The Annapolis gathering, at least superficially, seemed different. Avoiding the rancorous rhetoric that poisoned previous gatherings, Prime Minister Ehud Olmert of Israel and Mahmoud Abbas, the Palestinian leader, ardently reiterated their commitment to achieving peace, even at great sacrifice. Present at the table were not only the Syrians and the Palestinians but also the Saudis — talking to, if not yet shaking hands with, their Israeli counterparts.

Nevertheless, the chances for any progress emerging from Annapolis seem at best remote. Peace treaties in the past were forged by strong statesmen — Menachem Begin of Israel and Anwar Sadat of Egypt, Israel’s Yitzhak Rabin and Jordan’s King Hussein.

But Mr. Olmert and Mr. Abbas are two of the region’s weakest leaders, unpopular among their own people and discredited by corruption charges. And President Bush, who, unlike his father, has not won a war in Iraq, is hardly perceived as muscular in Middle Eastern eyes. Indeed, Mr. Bush’s refusal to engage in direct mediation in the manner of Bill Clinton and Jimmy Carter, and his insistence that comprehensive talks be broken down into bilateral and multilateral tracks, à la Madrid, further diminishes any hope for breakthrough.

Yet, in spite of its glaring handicaps, Annapolis must be deemed a triumph — not of peacemaking, paradoxically, but of girding the region for conflict. Though no doubt sincere in their desire to neutralize the Arab-Israeli irritant in Middle Eastern affairs, participants in the conference were above all motivated by their fear of a radical and relentlessly aggressive Iran. This fear has deepened with the success of the Iranian proxies Hezbollah and Hamas in Lebanon and Gaza, as well as the expansion of Iranian influence westward into the Iraqi vacuum.

The inability of the international community either to entice or deter the Iranians from producing nuclear weapons adds urgency to the need to unite those countries threatened by those bombs. That, and not American fiat, brought 49 states and organizations to Annapolis; that, and not the yearning for an Israeli-Arab accord, impelled a Saudi prince to sit alongside an Israeli prime minister.

Not unexpectedly, the Iranians reacted ferociously to Annapolis. President Mahmoud Ahmadinejad pronounced it a “failure” and the government-controlled press promised to “bring down Islamic wrath” on its participants. But such rage merely betrays the anxiety induced by Annapolis in Tehran. For the first time a coalition of Western and modern Arab leaders has coalesced and declared its commitment to resist “extremism” in the Middle East — a well-known euphemism for Iran.
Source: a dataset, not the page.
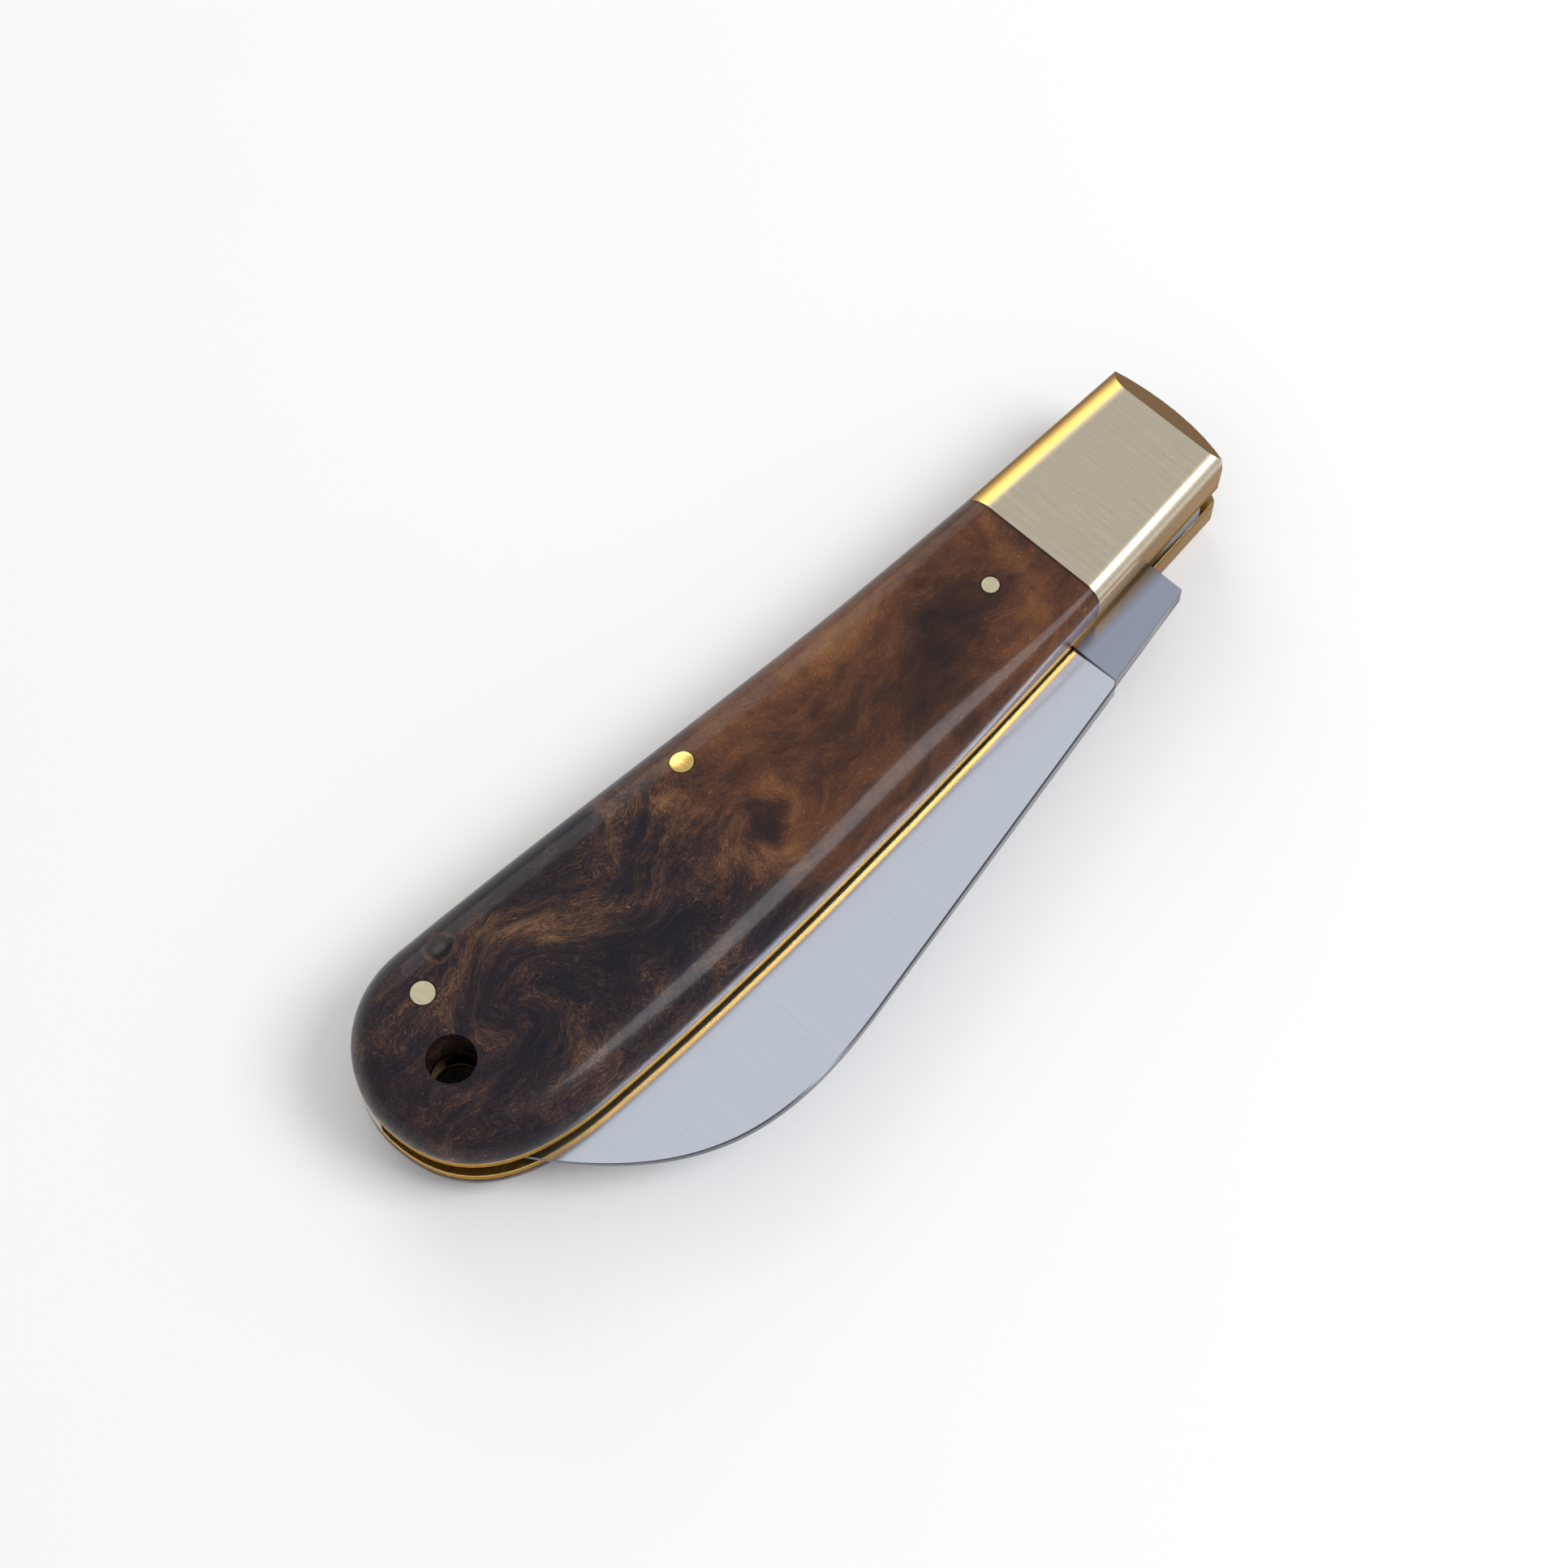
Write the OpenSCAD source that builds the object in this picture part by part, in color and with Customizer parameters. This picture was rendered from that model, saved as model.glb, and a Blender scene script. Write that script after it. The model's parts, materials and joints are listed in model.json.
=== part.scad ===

What’s more, new efforts have begun to confront Iran outside of the United Nations and woo Syria from Iran’s orbit. An international conference may not be the ideal formula for attaining Israeli-Palestinian peace, but it can provide a powerful forum for expressing solidarity in the face of war.

Situated on the Naval Academy campus, not far from where the meeting’s delegates gathered, is America’s oldest war monument. Carved out of marble in 1806, the 30-foot-high column commemorates the Navy’s victory in America’s first war in the Middle East — against the pirates of Tripoli.

Today, 200 years later, the United States is again taking the lead in rallying opposition to another rogue state in the region. The Barbary Wars, as they were called, lasted a long time, flaring off and on from 1801 to 1815. The struggle against Iran inaugurated at Annapolis is only just beginning.

Michael B. Oren, a senior fellow at the Shalem Center in Jerusalem and a visiting senior lecturer in Middle East history at Yale, is the author of “Power, Faith and Fantasy: America in the Middle East, 1776 to the Present.”